Darker colors indicate lower income mobility while lighter colors indicate higher mobility. |
An article at the NY Times about the study provides some information on factors that correlate with income mobility (and a really fascinating interactive map.
The team of researchers initially analyzed an enormous database of earnings records to study tax policy, hypothesizing that different local and state tax breaks might affect intergenerational mobility.As you can see from the map, some of the areas with the highest income mobility are rural areas. Using the interactive map, I think I've identified income mobility paradise. Move yourself up to Bismark, North Dakota where someone around 30, whose parents in the 1990s were at the bottom 1% of the income distribution, now have a 19% chance of being in the bottom quintile, a 21% chance of being in the 2nd quintile, a 21% chance of being in the 3rd, 19% chance of the 4th, and a 20% chance of being in the top 20% of incomes.
What they found surprised them, said Raj Chetty, one of the authors and the most recent winner of the John Bates Clark Medal, which the American Economic Association awards to the country’s best academic economist under the age of 40. The researchers concluded that larger tax credits for the poor and higher taxes on the affluent seemed to improve income mobility only slightly. The economists also found only modest or no correlation between mobility and the number of local colleges and their tuition rates or between mobility and the amount of extreme wealth in a region.
...
All else being equal, upward mobility tended to be higher in metropolitan areas where poor families were more dispersed among mixed-income neighborhoods.
Income mobility was also higher in areas with more two-parent households, better elementary schools and high schools, and more civic engagement, including membership in religious and community groups.
Regions with larger black populations had lower upward-mobility rates. But the researchers’ analysis suggested that this was not primarily because of their race. Both white and black residents of Atlanta have low upward mobility, for instance.
The authors emphasize that their data allowed them to identify only correlation, not causation. Other economists said that future studies will be important for sorting through the patterns in this new data.
Now, to be fair, before you buy a parka and move north, I kind of wonder if this may be thrown off a bit by out-migration from the area. Via google it looks like Bismark has been growing more slowly than the US as a whole, so it could be that people who are doing very poorly tend to leave. However, one could also imagine that the sorts of factors listed above by the researchers apply pretty heavily in the northern plains.
4 comments:
The way the article is written (which might be wrong; journalists often screw up meta-analysis) seems to imply that out-migration would not matter for these conclusions. They reported it as if they followed individual children in order to measure their income mobility, not averages over areas. The map location you are associated with appears to be the place you lived with your parents at your early-life income, not necessarily the same place you wound up living as an adult.

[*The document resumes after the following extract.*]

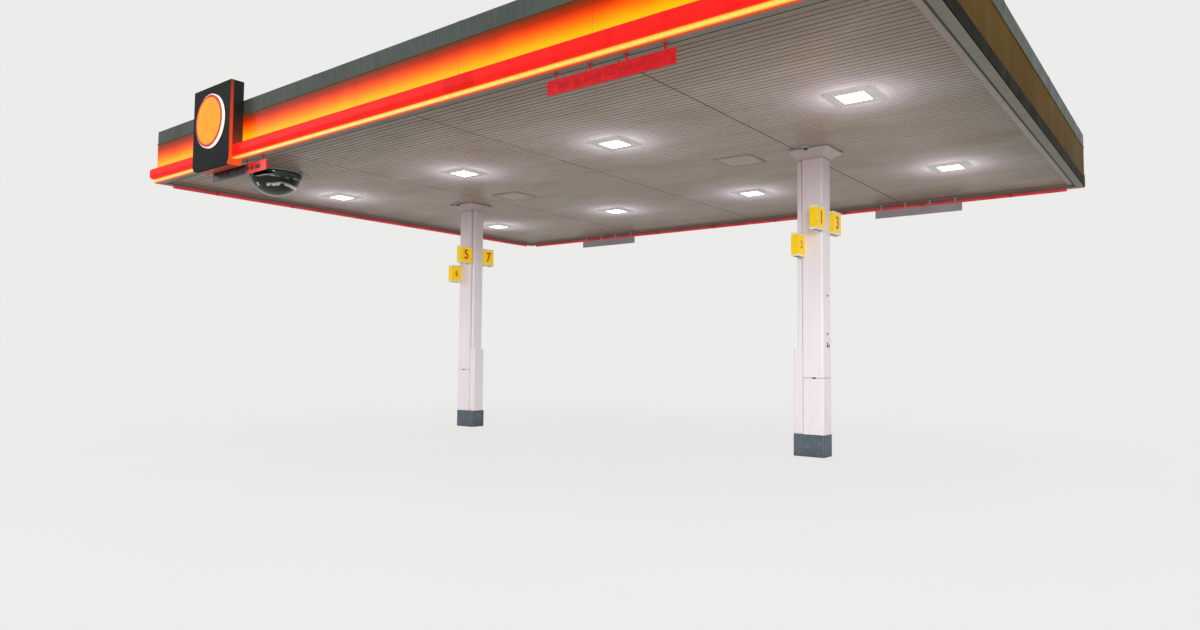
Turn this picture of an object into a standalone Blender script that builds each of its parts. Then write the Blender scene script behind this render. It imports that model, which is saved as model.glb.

You would have to go to the original article to see if the map location associated with an individual was a single snapshot at a particular age or moment of time, with no exclusion of individuals who moved in or out of the area at other times, or if they only looked at people who spent a significant part of their childhood in one place.
The methodology is explained more clearly on the project website:
"We constructed measures of relative and absolute mobility for 741 “commuting zones” (CZ’s) in the United States. Commuting zones, constructed by Tolbert and Sizer (1996) based on Census data, are geographical aggregations of counties based on commuting patterns that are similar to metro areas but also cover rural areas. Children are assigned to the CZ based on their location at age 16 (no matter where they live today), so that the location can be interpreted as where a child grew up. When analyzing local area variation, we continue to rank both children and parents based on their positions in the national income distribution. Hence, our statistics measure how well children do relative to those in the nation as a whole rather than those in their own particular community."
http://obs.rc.fas.harvard.edu/chetty/website/IGE/Executive%20Summary.pdf
So, if your family was doing badly, and they left before you were 16, you wouldn't count for the region. If your family was poor, and you grew up, left, and did better somewhere else, you would count for the area.
Still, that seems rigorous enough that it suggests there's something about these central, rural areas that is different from the rest of the county. Nor is it only in the north. Pecos TX and Woodward OK as similar, as are a lot of areas moving up through Kansas and Nebraska. Rural Georgia, Mississippi and South Carolina, by contrast, seem to have a good deal less mobility.
None of the correlated factors that the article identified seemed surprising to me. Two-parent households, good schools, social connections all mattered; taxation-based redistribution of wealth, not so much.
The thing that was most interesting to me (though it makes sense if you think about it) is that integration of the upper and lower middle class matters much more than the 1% kind of inequality.